The statute contains a "trigger" clause, which identifies the beginning of the five-year period, and a "continuity/interruption" clause, which sets forth the substantive requirements a person must satisfy during the five-year period. State v, Ervin, 169 Wn.2d 815, 821, 239 P.3d 354 (2010). Any offense committed after the trigger date that results in a conviction resets the five-year clock. Ervin, 169 Wn.2d at 821. For instance, incarceration for a probation violation constitutes confinement pursuant to a felony conviction within the meaning of the statutory washout provision. State v. Mehrabian, 175 Wn.App. 678, 714, 308 P.3d 660, review denied, 178 Wn.2d 1022 (2013). However, once a conviction washes out, it cannot count as a "most serious offense" in the defendant's criminal history. State v. Failev, 165 Wn.2d 673, 678, 201 P.3d 328 (2009) (prior conviction that washes out is not counted as a strike offense).

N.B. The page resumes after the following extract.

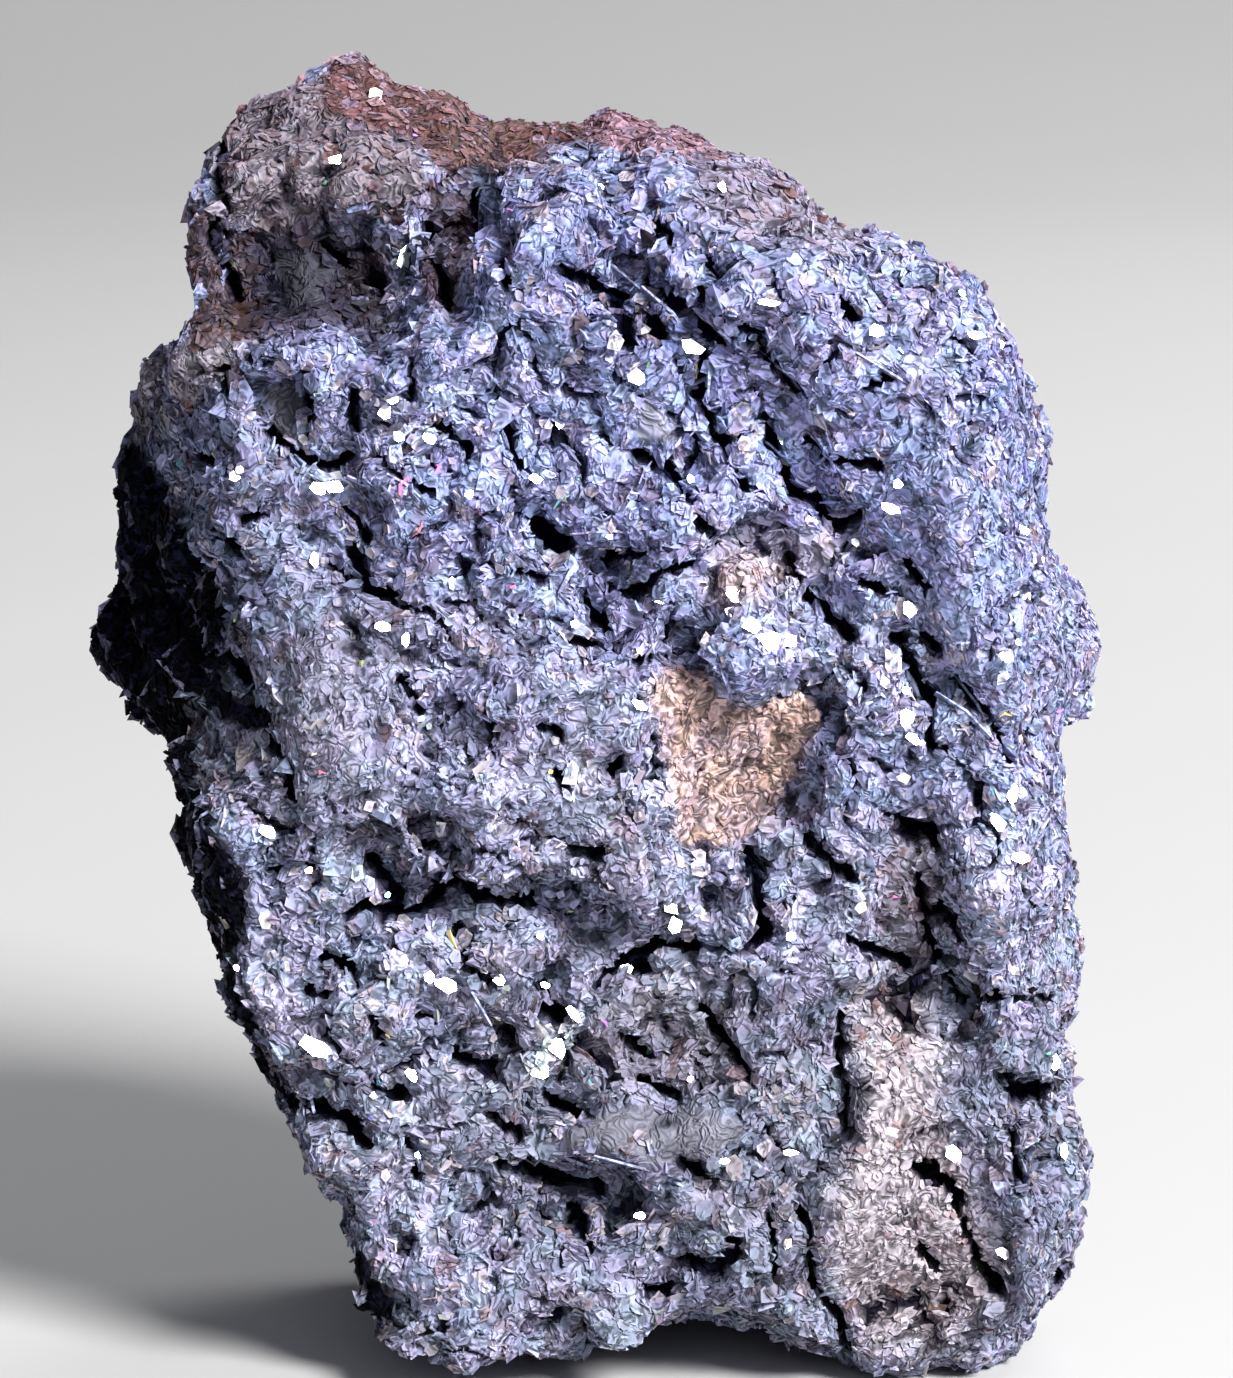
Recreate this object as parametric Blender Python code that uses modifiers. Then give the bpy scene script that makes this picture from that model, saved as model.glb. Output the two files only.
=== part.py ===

Garrison's latest five-year clock began to run when he was released from confinement on the second degree assault conviction in May 2005. The offense for which he was convicted in the present case occurred in December 2011. Accordingly, Garrison spent five years in the community "since the last date of release from confinement" without committing any new crime that resulted in conviction. Taking manslaughter in the second degree as the proper Washington comparator, Garrison's 1981 Texas conviction for voluntary manslaughter washed out and, thus, could not constitute a strike offense.
The trial court's conclusion that Garrison must be sentenced as a persistent offender because he was convicted on two prior occasions of strike offenses is, therefore, incorrect. His case must be remanded for resentencing.
Affirmed in part, reversed in part, and remanded for resentencing.